Spirit Island has gotten no shortage of praise for its solid systems, challenging co-op puzzle, modular difficulty, and scalability from solo to its full four players. But something else that’s caught a lot of attention is its apparent lack of quarterbacking. How is this possible? It comes down to one, simple factor, my friends.
If we consider that, in order for quarterbacking to occur, one player has to have a significant edge on the game’s systems to see the best line of play in any situation, then obscuring what is “best” in any given moment, without clouding the game into frustration, is the key. I know, I make that sound so simple. Believe me that if I could do what Mr. R. Eric Reuss has done with his game, I would be designing board games myself, supplementing my meager day job, and watching in delight as the shelves of thousands of happy gamers filled with my creations. Sadly, I’m not so talented in that department, but I am able to see what makes Spirit Island such a quarterbacking killer.
Each player plays a spirit which has its own rules and tempo; this is one reason why Spirit Island does so well at making players cooperate.
You see, having played nearly a dozen games of Spirit Island myself, I can say now that there is no one “best” line of play at any given moment. Sometimes, you are desperately forced into stopgap measures due to circumstances, but the game always offers you several options and ways to split the workload amongst your friends. Several of these different lines of play have the actual possibility of yielding favorable results; “I can cancel this ravage here if you can defend that coast,” or, “I can reach that territory for Jack if Jill can cover this space on my board for me.” Sometimes it’s as simple as, “I can play card A or card B, and both will work this turn.” Not only that, the ways in which you can draw cards to add new tricks to your arsenal allows you to pad out your own style or compliment your friends. There’s so much going on during a game that you can’t possibly handle it on your own, but you’re not expected to (unless you’re playing solo). And so you’re stuck asking how you can combine your limited actions with those of your friends. Collaboration, the lofty goal of any co-op game. Players are constantly discussing if this is the turn to play that defense card they’ve been saving, or if perhaps their growth action should be to scoop their cards instead, or spread out to aid a team member in need.

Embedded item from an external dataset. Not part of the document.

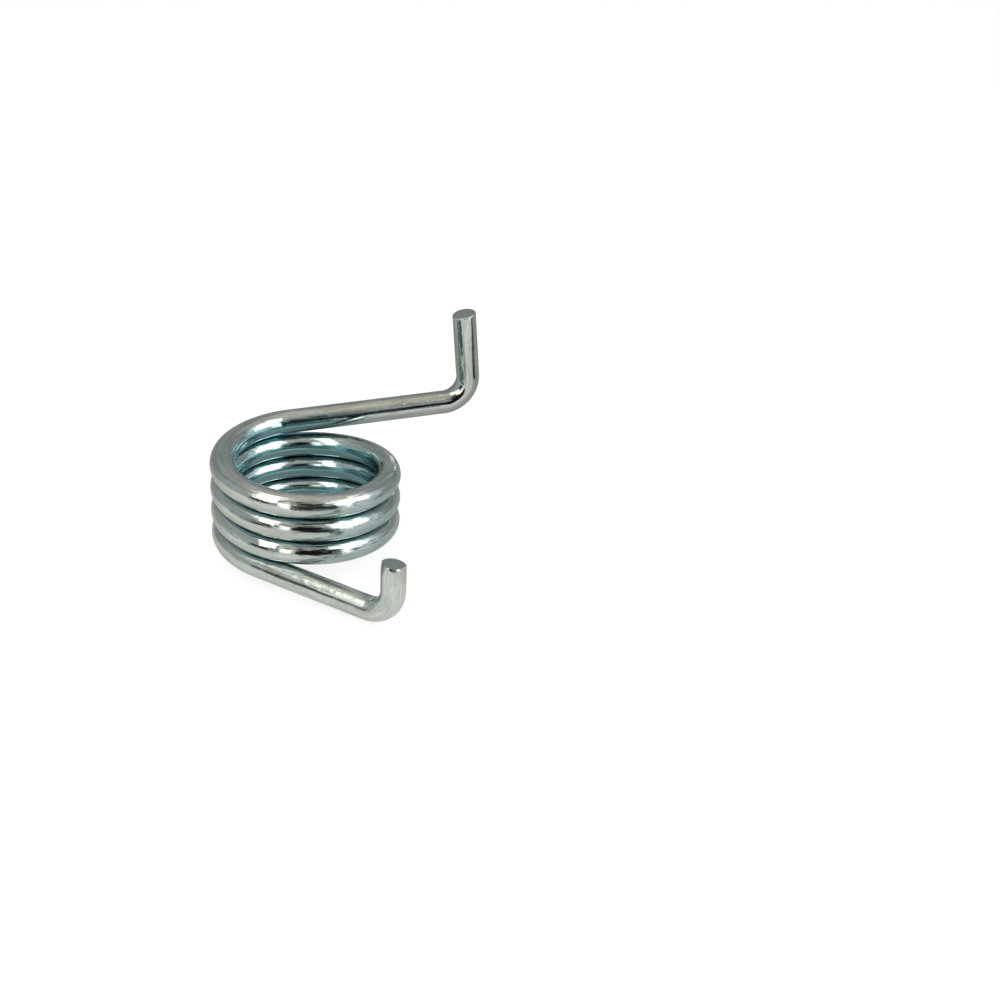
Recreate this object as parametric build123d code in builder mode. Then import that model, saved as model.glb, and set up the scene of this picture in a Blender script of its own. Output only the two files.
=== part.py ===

Maybe several of those choices will actually do just fine. Do you play that Steam Vent card, then, or let another player take out some explorers in that forest? Well, maybe you should see what your friends are planning on doing first. Coordination is key, especially because each player is taking a completely different role: Wyatt might be playing a spirit of water that helps move colonists into one place, so Eric can blast them as a spirit of lightning.
Even if you started out defending your own player board section of the island, you’ll quickly be asked by your friends if you can help elsewhere. You’re always mingling with your neighbors. You’re always discussing with them the best collective actions you can take. The game encourages and rewards you for playing together, and that is by design.
Never let this happen to your game nights ever again.
The Wrap Up
I cannot recommend Spirit Island highly enough if your group loves co-op games, especially if it has had issues with quarterbacking. It's a fine line to walk that magic between the overly complex and something that provides proper co-op collaboration, but walk that line like a tightrope artist Spirit Island does. Whether you're playing with two players or up to the full compliment of four, this game gives you all the tools you need to accomplish that thing we so praise here at Sprites and Dice: it gives you the means to enjoy time spent playing with family and friends.
While cleverly sidestepping the possibility of a runaway bossy player.
Editor's note: At the time of writing, this game may yet be between print runs again. However, fear not! The game is continually being sent back for new print runs it seems, and if you can't find a reasonably priced copy of the game after you read this, I'd say it's not long until you see it on shelves again. When we put this article out, Greater Than Games should also have a new run of their promos going up via their web store, and you can total access print-and-play files on BGG for them as well.